Multi-Agent DRL-Based Large-Scale Heterogeneous Task Offloading for Dynamic IoT Systems
Xiao He, Shanchen Pang, Haiyuan Gui, Kuijie Zhang, Nuanlai Wang, Xue Zhai
Abstract
In dynamic IoT system, the device may generate multiple heterogeneous computational tasks, that require CPU and GPU co-processing, in each period. Furthermore, different heterogeneous computing tasks have specific requirements for GPU resource types. Realizing real-time scheduling and processing of large-scale hybrid computing tasks with high heterogeneity and dense quantity has become an urgent problem. First, we propose a cloud-based task processing framework that uses multi-level feedback queues to ensure the fairness of large-scale task parallel computing. Second, we decoupled the original problem into a series of mixed-integer nonlinear programming problems using Lyapunov optimization, aiming to reduce the solution complexity of the real-time scheduling problem.
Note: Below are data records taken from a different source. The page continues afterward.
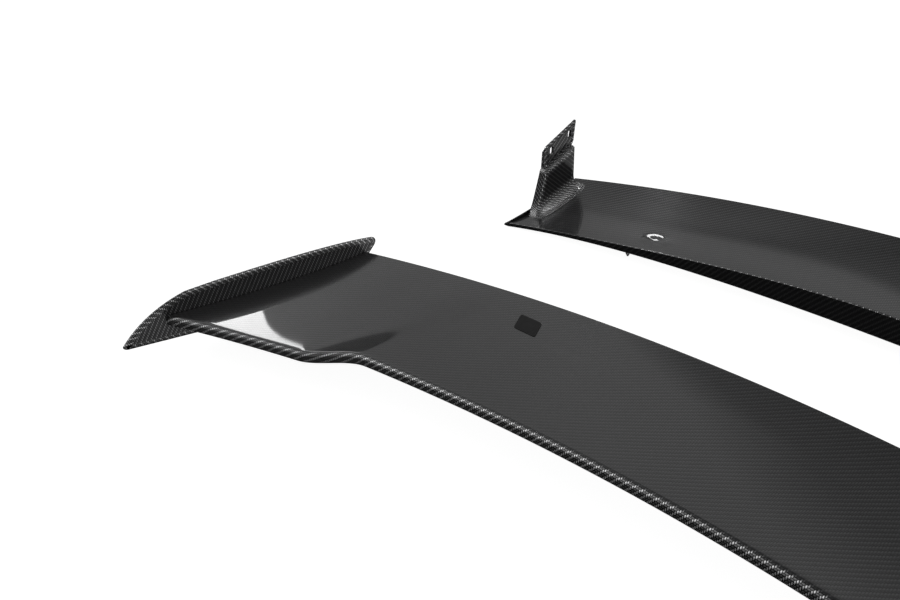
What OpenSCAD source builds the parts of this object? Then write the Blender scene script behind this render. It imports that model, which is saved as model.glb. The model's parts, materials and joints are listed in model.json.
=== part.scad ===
// Two-tier racing rear wing, laid out for fitting: the upper wing lies in front of the lower wing.
// X runs along the span, +Y points to the rear of the car, +Z is up, and both tiers stand on Z = 0.

/* [Upper blade] */
// Half span, from the centre to an end plate's inner face
half_span = 721.5; // [600:0.5:850]
// Chord at the centre, from the leading-edge bead's centre to the trailing edge
blade_chord = 201; // [150:1:260]
// Forward sweep of the leading edge between the centre and the ends, inner section
main_sweep = 99; // [40:1:130]
// Extra forward sweep of the two outer sections
outer_sweep = 48.6; // [0:0.1:70]
// Forward sweep of the trailing edge
te_sweep = 63; // [20:1:90]
// Radius of the rolled leading-edge bead
bead_r = 7; // [5:0.5:10]
// Height of the bead's centre at mid span
bead_z = 66; // [58:1:80]
// Drop of the bead's centre over the half span, following the arch
bead_drop = 12; // [0:1:20]
// Height of the ramp between the outer and inner sections, at the leading edge
ramp_h = 10; // [0:1:16]
// Distance from the end plate to the ramp's outer foot
ramp_from_end = 171.5; // [120:0.5:260]
// Width of the ramp
ramp_w = 75; // [40:1:120]
// Height of the trailing edge at mid span
te_z = 86; // [76:1:110]
// Drop of the trailing edge over the half span
te_drop = 40; // [10:1:44]
// Depth of the hollow in the blade's upper surface
hollow = 4; // [0:0.5:8]
// Fullness of the blade's underside
belly = 7; // [2:0.5:12]
// Thickness of the laminate skins
skin_t = 1.6; // [1:0.1:2.5]

/* [End plates] */
// Thickness of an end plate
plate_t = 6; // [4:0.5:10]
// Height of an end plate's top edge
plate_top_z = 74; // [66:1:90]
// Length of the end plate in front of the blade's leading edge
plate_nose = 63; // [40:1:90]
// Height of the end plate's pointed front tip
plate_tip_z = 27; // [20:1:34]

/* [Lower wing] */
// Distance from the upper bead to the lower leading edge at mid span, as laid out
layout_gap = 496.5; // [440:0.5:600]
// Chord of the lower wing at mid span
lower_chord = 144; // [110:1:180]
// Forward sweep of the lower leading edge
lower_sweep = 88; // [40:1:110]
// Forward sweep of the lower trailing edge
lower_te_sweep = 98; // [40:1:120]
// Height of the front band's lower edge at mid span
band_z = 17; // [12:0.5:24]
// Height of the front band at mid span
band_h = 37; // [24:1:50]
// Height of the front band at the pylons
band_end_h = 5; // [4:0.5:10]
// Height of the lower trailing edge at mid span
lower_te_z = 88; // [76:1:110]
// Drop of the lower trailing edge over the half span
lower_te_drop = 44; // [20:1:50]
// Reach of the pointed winglets past the pylons
winglet_w = 10; // [4:1:20]

/* [Pylons] */
// Thickness of a pylon
pylon_t = 15; // [13:0.5:22]
// Wall of the pylon's shell
pylon_wall = 2; // [1.5:0.1:3]
// Thickness of a mounting tab
tab_t = 3.5; // [2.5:0.1:5]
// Distance between the two slots of a tab
slot_pitch = 38.9; // [34:0.1:44]
// Slope of the slots' line, of the shoulder and of the tab's top, in degrees
pylon_slope = 26; // [20:0.5:30]
// Width of a slot
slot_w = 6.6; // [6.4:0.1:8.4]
// Length of a slot from end to end
slot_l = 12; // [10:0.5:14]

/* [Fixings] */
// Radius of the stand-off bosses on the end plates
boss_r = 6.5; // [5.5:0.1:8]
// Radius of a boss's spigot, which passes through the end plate
spigot_r = 4.5; // [4:0.1:5]
// Radial clearance of the pivot spigot in the end plate
pivot_gap = 0.05; // [0.02:0.01:0.1]
// Radius of the tapped hole in a boss
tapped_r = 2.5; // [2:0.1:3]
// Radius of the underside studs
stud_r = 3; // [2.5:0.5:4]
// Distance from the centre to the outer studs
stud_x = 566; // [400:1:620]
// Distance between the outer studs' two rows
stud_row = 50; // [40:1:60]
// Distance from the centre to the middle studs
mid_stud_x = 240; // [120:1:320]

/* [Hidden] */

carbon = [0.13, 0.13, 0.14];
foam_grey = [0.62, 0.6, 0.55];
steel = [0.7, 0.71, 0.73];
tape_black = [0.05, 0.05, 0.05];

stations = 48;             // steps of every spanwise loft, a multiple of four
rib_step = 6;              // a rib stands at every sixth station
bond_gap = 0.15;           // glue line between inner pieces and skins
face_gap = 0.5;            // from an end plate to the pylon beside it
boss_gap = 0.3;            // from a boss to the tab it meets
eps = 0.01;

// Places along Y, before the whole layout is centred
bead_y = 8.5;
te_y = bead_y + blade_chord;
outer_shift = 6.1;         // bead of the outer sections, as extended to the centre
lower_y = bead_y + layout_gap;
lower_te_y = lower_y + lower_chord;
root_bead_y = bead_y + outer_shift - main_sweep - outer_sweep;
root_te_y = te_y - te_sweep;
plate_tip_y = root_bead_y - plate_nose;
y_mid = (plate_tip_y + lower_te_y) / 2;

plate_out = half_span + plate_t;
pylon_in = plate_out + face_gap;
pylon_out = pylon_in + pylon_t;
tip_x = pylon_out + winglet_w;
tab_out = pylon_out - pylon_wall;
tab_in = tab_out - tab_t;

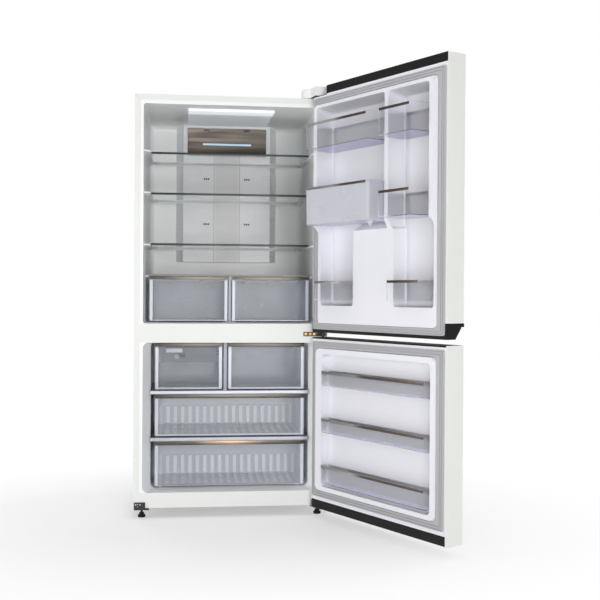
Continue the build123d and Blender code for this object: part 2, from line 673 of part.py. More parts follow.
drawers = {
    "crisper_left": (-SHELF_HALF + 2, -CRISPER_SPLIT - 1, *crisper),
    "crisper_right": (CRISPER_SPLIT + 1, SHELF_HALF - 2, *crisper),
    "freezer_drawer_upper_left": (
        -FREEZER_HALF_DRAWER, FREEZER_SPLIT_X - FREEZER_SPLIT - 3, UPPER_BAR_TOP + RUN_H,
        UPPER_DRAWER_TOP, ICE_TUB_TOP, FREEZER_FRONT, FREEZER_TUB, UPPER_BAR_TOP, STRIP_H, 8,
        LOW_RIB),
    "freezer_drawer_upper_right": (
        FREEZER_SPLIT_X + FREEZER_SPLIT + 2, FREEZER_HALF_DRAWER, UPPER_BAR_TOP + RUN_H,
        UPPER_DRAWER_TOP, UPPER_DRAWER_TOP - STRIP_H, FREEZER_FRONT, FREEZER_TUB, UPPER_BAR_TOP,
        STRIP_H, 9, LOW_RIB),
    "freezer_drawer_middle": (
        -FREEZER_HALF_DRAWER, FREEZER_HALF_DRAWER, LOWER_BAR_TOP + RUN_H, MIDDLE_DRAWER_TOP,
        MIDDLE_DRAWER_TOP - STRIP_H, FREEZER_FRONT, FREEZER_TUB, LOWER_BAR_TOP, STRIP_H, 17,
        TALL_RIB),
    "freezer_drawer_bottom": (
        -FREEZER_HALF_DRAWER, FREEZER_HALF_DRAWER, FREEZER_FLOOR + 13, BOTTOM_DRAWER_TOP,
        BOTTOM_DRAWER_TOP - STRIP_H, FREEZER_FRONT, BOTTOM_TUB, FREEZER_FLOOR, STRIP_H, 17,
        TALL_RIB),
}
for name, sizes in drawers.items():
    save(drawer(*sizes), name)

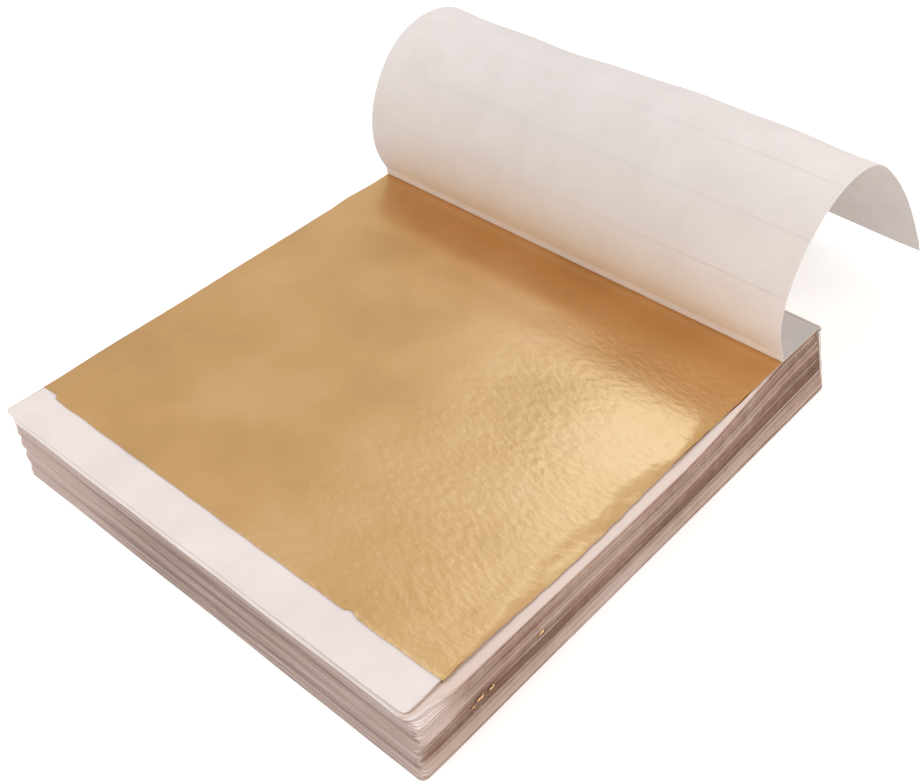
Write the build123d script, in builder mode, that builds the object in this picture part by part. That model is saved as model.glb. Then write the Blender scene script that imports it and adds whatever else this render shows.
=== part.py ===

Finally, we propose a multi-agent reinforcement learning algorithm, employing long and short-term memory networks with parameter resetting, to generate task offloading decisions in near real-time based on partially knowable future information. Through extensive simulation experiments, we have demonstrated that our algorithm can reduce the average task processing time by approximately 19.95% and enhance the task processing capability of the IoT system by roughly 12.43%, especially in large-scale hybrid computing task systems.